Sue’s Review: So it’s like this. I’m wandering around the new movie store in town, when I happen to notice Dreamer sitting on a shelf. For those without pre-teen daughters who make you watch things like this, Dreamer is a story about a racehorse who is severely injured but then nursed back to health with the love of a young girl. (I know, I know. I want to gag too.) Anyway, at one point of the movie, the young girl and her father visit a stud farm with the hopes of breeding their invalid mare to make marketable babies. One of the stallions they meet is named Giant’s Causeway. This made me chuckle because I know that Giant’s Causeway is a REAL horse and is in fact the son of a mare named Mariah’s Storm who is the actual REAL horse that the movie Dreamer is based on. Giant’s Causeway is also the father of a very good colt who missed running in the Triple Crown races because he broke two ribs in a freak starting gate accident during the Blue Grass Stakes. This is sad, but I don’t think he’d have had a chance in the Derby or Belmont since he seems to be more of a sprinter and would have had trouble with the distance. ANYWAY, the name of the unfortunate colt with the busted ribs is First Samurai. (Who will almost undoubtedly meet Kevin Bacon at some point, I know.)
And that meandering stream of consciousness is the only reason I found myself renting The Last Samurai. Get it? First Samurai?
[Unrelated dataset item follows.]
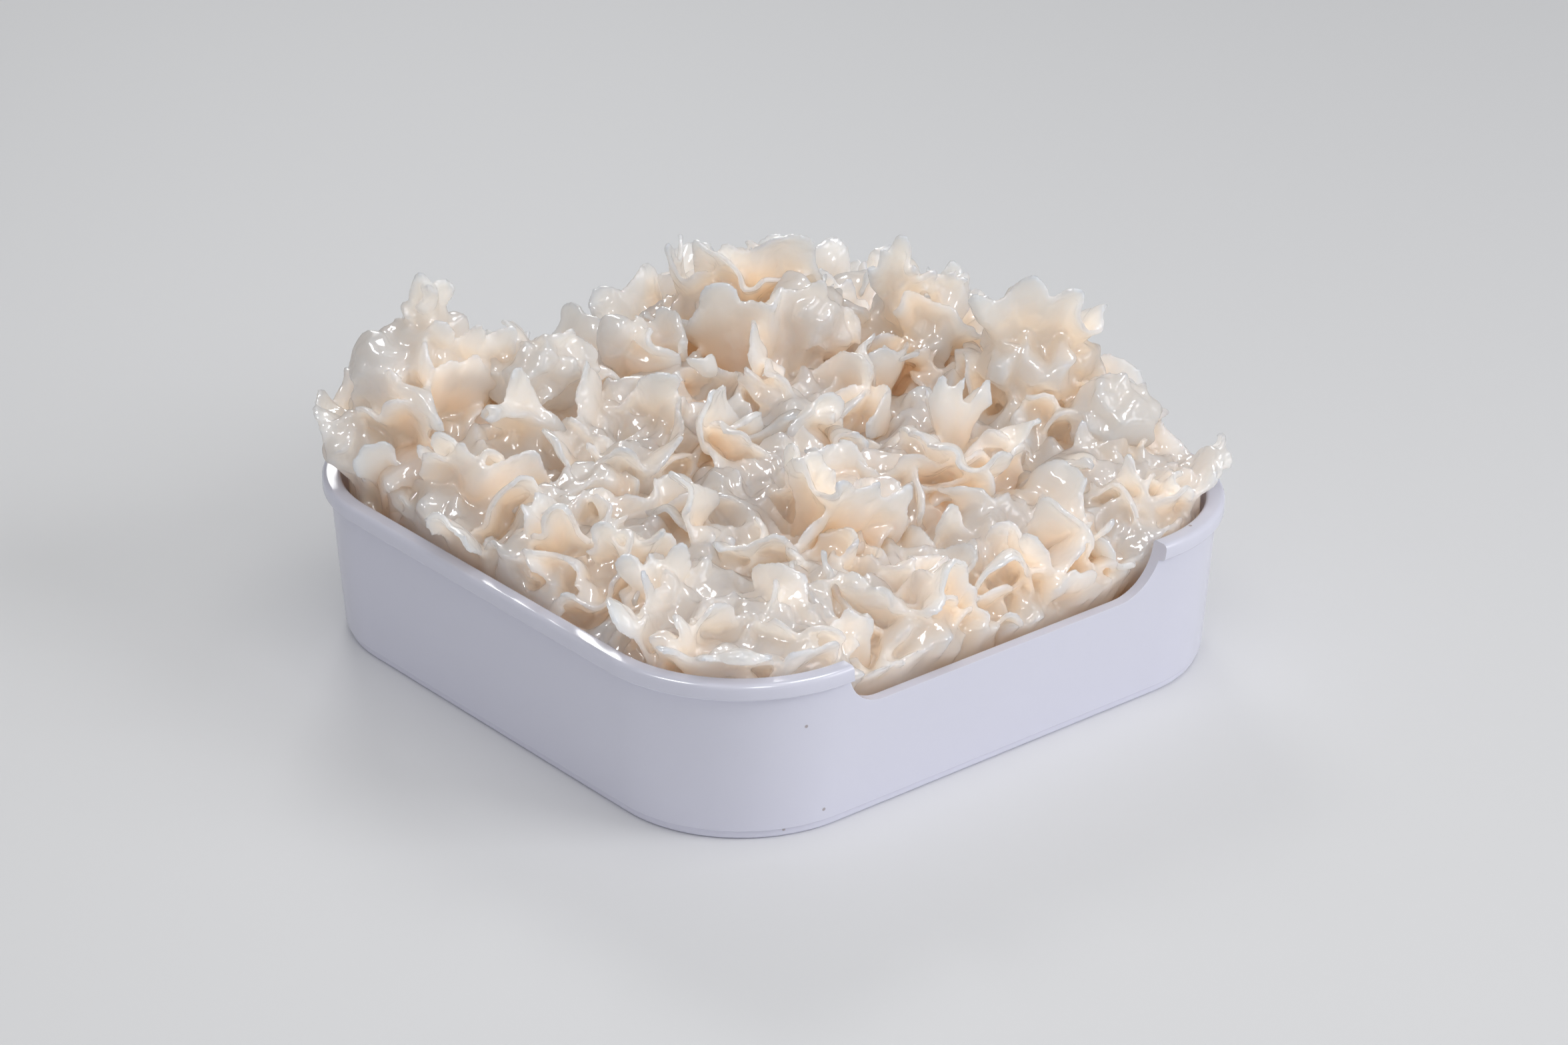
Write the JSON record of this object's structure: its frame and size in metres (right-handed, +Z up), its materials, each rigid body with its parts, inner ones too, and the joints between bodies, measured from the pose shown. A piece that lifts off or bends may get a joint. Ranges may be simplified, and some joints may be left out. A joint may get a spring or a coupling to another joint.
{
  "type": "snow fungus in a square tray",
  "caption": "Heap of wet, ruffled snow fungus florets in a square white plastic tray with rounded corners and one side cut down.",
  "frame": {"origin": "middle of the tray's flat underside", "axes": "+Z up out of the tray, -Y towards the cut-down side of the rim, +X along that side to its right"},
  "size_m": [0.1639, 0.1648, 0.0807],
  "materials": {
    "tray_plastic": "glossy white with a faint lavender tint",
    "fungus_flesh": "wet, gelatinous and translucent, milky white to pale peach"
  },
  "bodies": {
    "root": {"tray": "tray_plastic", "floret_left_corner": "fungus_flesh", "floret_left_side": "fungus_flesh", "floret_front_left": "fungus_flesh", "floret_near_corner": "fungus_flesh", "floret_back_left": "fungus_flesh", "floret_inner_left": "fungus_flesh", "floret_inner_front": "fungus_flesh", "floret_front": "fungus_flesh", "floret_back": "fungus_flesh", "floret_inner_back": "fungus_flesh", "floret_inner_right": "fungus_flesh", "floret_front_right": "fungus_flesh", "floret_back_corner": "fungus_flesh", "floret_back_right": "fungus_flesh", "floret_right_side": "fungus_flesh", "floret_right_corner": "fungus_flesh"}
  },
  "joints": []
}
Last Samurai?
Yeah, my brain is a really frightening place to live sometimes.
Okay, moving right along.
First of all, I have to both agree and disagree with Lissa on this movie. I agree that it might more aptly have been named Crouching Wolf, Dancing Dragon. However I must disagree on it’s Oscar generating mojo. In fact, I’ll bet it gets shut out at the Oscars, but feel certain that it will go on to win Best Foreign Film at the Awards Of The Japanese Academy. Considering that Lissa wrote her review in 2004 and I’m writing this in 2006, I can afford to be supremely confident in my predictions.
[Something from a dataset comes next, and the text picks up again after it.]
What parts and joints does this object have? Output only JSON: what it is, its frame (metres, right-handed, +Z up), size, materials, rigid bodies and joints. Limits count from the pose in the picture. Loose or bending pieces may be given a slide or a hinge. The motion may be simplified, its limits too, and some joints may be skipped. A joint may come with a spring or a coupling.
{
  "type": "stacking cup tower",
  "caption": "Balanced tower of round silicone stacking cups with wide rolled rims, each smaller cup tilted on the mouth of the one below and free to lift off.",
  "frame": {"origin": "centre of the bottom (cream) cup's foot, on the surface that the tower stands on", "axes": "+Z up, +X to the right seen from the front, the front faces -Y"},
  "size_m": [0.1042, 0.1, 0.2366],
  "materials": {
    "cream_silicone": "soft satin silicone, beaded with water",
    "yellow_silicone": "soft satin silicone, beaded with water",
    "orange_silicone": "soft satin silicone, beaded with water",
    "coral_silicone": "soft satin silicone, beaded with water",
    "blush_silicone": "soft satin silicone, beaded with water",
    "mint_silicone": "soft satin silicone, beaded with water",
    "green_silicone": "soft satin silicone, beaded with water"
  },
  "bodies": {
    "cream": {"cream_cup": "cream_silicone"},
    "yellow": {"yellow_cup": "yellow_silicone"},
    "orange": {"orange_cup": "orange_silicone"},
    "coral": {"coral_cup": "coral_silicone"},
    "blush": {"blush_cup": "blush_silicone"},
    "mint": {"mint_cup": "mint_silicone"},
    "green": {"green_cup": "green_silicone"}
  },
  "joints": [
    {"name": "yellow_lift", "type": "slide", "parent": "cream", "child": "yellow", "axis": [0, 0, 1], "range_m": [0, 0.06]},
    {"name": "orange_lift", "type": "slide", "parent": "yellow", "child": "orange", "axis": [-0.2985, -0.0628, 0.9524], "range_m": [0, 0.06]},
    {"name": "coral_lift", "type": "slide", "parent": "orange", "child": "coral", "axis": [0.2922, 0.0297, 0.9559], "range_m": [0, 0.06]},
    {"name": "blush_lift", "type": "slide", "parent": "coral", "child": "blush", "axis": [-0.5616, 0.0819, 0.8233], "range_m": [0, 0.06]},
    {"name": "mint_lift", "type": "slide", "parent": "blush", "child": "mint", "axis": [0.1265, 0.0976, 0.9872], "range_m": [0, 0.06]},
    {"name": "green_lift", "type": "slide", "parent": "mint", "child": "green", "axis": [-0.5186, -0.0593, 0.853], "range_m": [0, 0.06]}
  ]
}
Anyway it seems that I’m at least a few hundred words in and have yet to say anything meaningful about The Last Samurai.
It’s hard to dredge up a barrel full of enthusiasm when the plot suffers from historic inevitability. Still, it’s a good movie, built very capably on the framework of “Epic Feature to be cc’d to the Academy”. The characters are suitably and torturously flawed, the cinematography is lovely, and the fight choreography is first class. But yeah, it’s all been done before.
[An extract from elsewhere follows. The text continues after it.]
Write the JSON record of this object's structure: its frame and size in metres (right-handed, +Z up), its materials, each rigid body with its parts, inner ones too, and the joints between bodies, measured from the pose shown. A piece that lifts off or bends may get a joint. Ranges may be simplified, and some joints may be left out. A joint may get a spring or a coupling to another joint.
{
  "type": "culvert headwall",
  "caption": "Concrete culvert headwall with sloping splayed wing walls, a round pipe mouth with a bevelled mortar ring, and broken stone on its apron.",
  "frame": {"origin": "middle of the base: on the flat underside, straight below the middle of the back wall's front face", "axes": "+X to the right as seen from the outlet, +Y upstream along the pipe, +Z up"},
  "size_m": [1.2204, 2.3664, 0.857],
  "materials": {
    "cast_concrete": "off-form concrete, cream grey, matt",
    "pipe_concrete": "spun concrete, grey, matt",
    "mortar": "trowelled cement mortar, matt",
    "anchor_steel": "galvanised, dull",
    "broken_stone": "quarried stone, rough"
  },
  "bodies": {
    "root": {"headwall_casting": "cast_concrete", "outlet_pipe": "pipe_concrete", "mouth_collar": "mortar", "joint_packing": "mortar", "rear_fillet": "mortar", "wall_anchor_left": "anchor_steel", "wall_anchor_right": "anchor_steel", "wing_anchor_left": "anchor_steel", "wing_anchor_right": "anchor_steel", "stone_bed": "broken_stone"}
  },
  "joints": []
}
Lissa’s already covered the plot, so I won’t rehash it again; but what sets this apart a little, and the reason I do like it, is the Japanese Emperor’s rather unique role in the conflict between the modernists and the Samurai. Usually in matters of war, even civil war, the opposing teams each have their own central authority figure. A Lincoln and a Davis if you will. (Or a Palpatine and Yoda if you won’t.) In this case, as much as the opposing sides detest each other, the one thing they all hold in common is their absolute and unquestioned fealty to the Emperor. He is, in their eyes, a god. With a single word he can disband the modern army that’s being built by the fat-cat faction. With another word, he can order every Samurai to commit ritualistic suicide. And just to add to the intrigue, both groups are granted access to him. It’s not like he’s unaware of the issues or hasn’t heard both sides of the argument. The conflict doesn’t have to happen at all. The fact that it does is probably a pretty good reason as to why men shouldn’t be granted god-like status — especially kids who are just barely old enough to sprout facial hair.
As far as the rest of it goes, the story of Aldrin is decent. I don’t think Tom Cruise brought anything special to it — unless you count that his pearly white teeth showed up brilliantly against splattered mud. Ken Watanabe however was perfectly cast and is probably going to be inducted into my top-twenty “hubba-hubba” list on the strength of his performance.
So yeah. A good movie. Certainly better that Dreamer.
Oh, and last I heard, First Samurai was feeling much better.
- Tom Cruise narrowly escaped potentially fatal injuries after a sword was swung within one inch of his neck while filming. He and his co-star Hiroyuki Sanada was acting out a sword fight scene when the incident happened. Sanada swung a sword at Cruise who was on an off-camera mechanical horse at the time. But the machine reportedly malfunctioned and failed to duck at the right moment. Sanada stopped the blade just one inch from his neck.
- One of Japan’s most renowned samurai, Saigo Takamori (1828-1877) helped to pull down the Tokugawa shogunate and to restore the Meiji emperor. He then watched in anguish as the Meiji government, in its drive to modernize the country, stripped the samurai of all that made them samurai – the representatives of Japanese tradition, honor, and glory, if also feudal privilege. Ravina’s biography takes a revealing look at Saigo, and examines him both as a legend and as a historical figure. Saigo’s understanding of samurai honor led him first, to overthrow the shogun in the name of the emperor, then to support a radical reformist government, and finally to rebel against a government he had helped to establish.
- When assisting in “seppuku” or “hara kiri”, a samurai would leave a bit of skin at the front of the neck when he decapitated the person. This way the head would not roll around and so the the body could be buried whole.
- The armor the samurai wear is from the mid- to late-Sengoku Jidai era in Japan, over 250 years before the Meiji Jidai era the film takes place in.
- This movie marks the 100th score for composer Hans Zimmer (Rain Man, Pirates of the Caribbean, Gladiator, Crimson Tide, Thelma and Louise).
- Somehow Tom Cruise seemed… tall?????
Bagley: What’s a hero to do when there’s no more great battles?
Higen: Will you fight the white men?
Algren: If they come here, yes.
Algren: Because they come to destroy what I have come to love.
Katsumoto: You believe a man can change his destiny?
Algren: No… But I think a man cannot know his destiny. He can only do what he can, until his destiny is revealed.
Katsumoto: I have introduced myself. You have introduced yourself. This is a very good conversation.
Nobutada: Jolly good.
Captain Algren: Sergeant Gant, did you hear my order?
Sgt. Gant: I did indeed, sir.
Captain Algren: Good, then you will obey it. Now!
Sgt. Gant: No disrespect intended, sir, but shove it up your ass.
Sgt. Gant [shouting at Japanese soldiers]: Right, you little bastards! You will stand up straight or I will personally s***-kick every far eastern buttock that appears before me eyes!
Captain Algren: Well done, sergeant.
Sgt. Gant: When you understand the language, sir, everything falls into place.
Katsumoto: The perfect blossom is a rare thing. You could spend your life looking for one, and it would not be a wasted life.